PEC・ダ・ベンガラ(杖の憲法補足案)と呼ばれる法案は、上院でも07年に2度目の承認がなされており、7日午前11時からの上下両院合同の法令交付式を経て、正式発効となる。最高裁と高等裁、連邦会計検査院(TCU)の判事の定年が、70歳から75歳に引き上げられる。
同法令公布によりジウマ大統領は、定年前の辞任者が出ない限り、今年退任予定だったセウソ・デ・メロ判事、16年に退任が予定されていたマルコ・アウレリオ判事、18年に定年を迎えるはずだったリカルド・レワンドウスキ、テオリ・ザヴァスキ、ローザ・ウエベル各判事、計5人の最高裁判事の後任を選ぶ権利を失う事になる。

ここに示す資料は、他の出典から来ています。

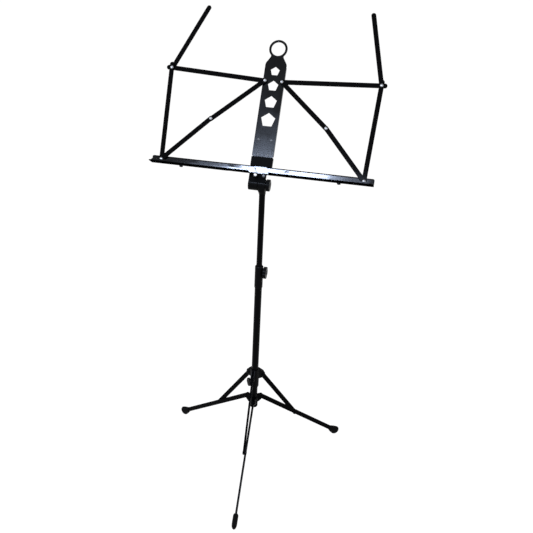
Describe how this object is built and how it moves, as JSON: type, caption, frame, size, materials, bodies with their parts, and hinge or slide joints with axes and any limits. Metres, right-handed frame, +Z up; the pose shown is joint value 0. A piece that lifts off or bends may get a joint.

現政権や労働者党(PT)は法曹界の革新が遅れるなどの理由で同法案承認に反対していたが、5日の下院は333対144で同法案を承認。クーニャ氏が下院議長になって以降、政府やPTの意向に反する法案審議や承認が続いている。
レナン・カリェイロス上院議長は、「ジウマ大統領やミシェル・テメル副大統領は今回のPEC承認で権限の一部を失うかもしれないが、現在のブラジルは、年金生活者4人に1人は最高裁を退職した元判事だから、年金の負担削減という意味ではブラジルにとってプラスに働く」と評価している。
現在のブラジルの平均寿命は74・9歳まで伸びており、定年延長が他の分野にも広がれば、国の財政負担も減る事になる。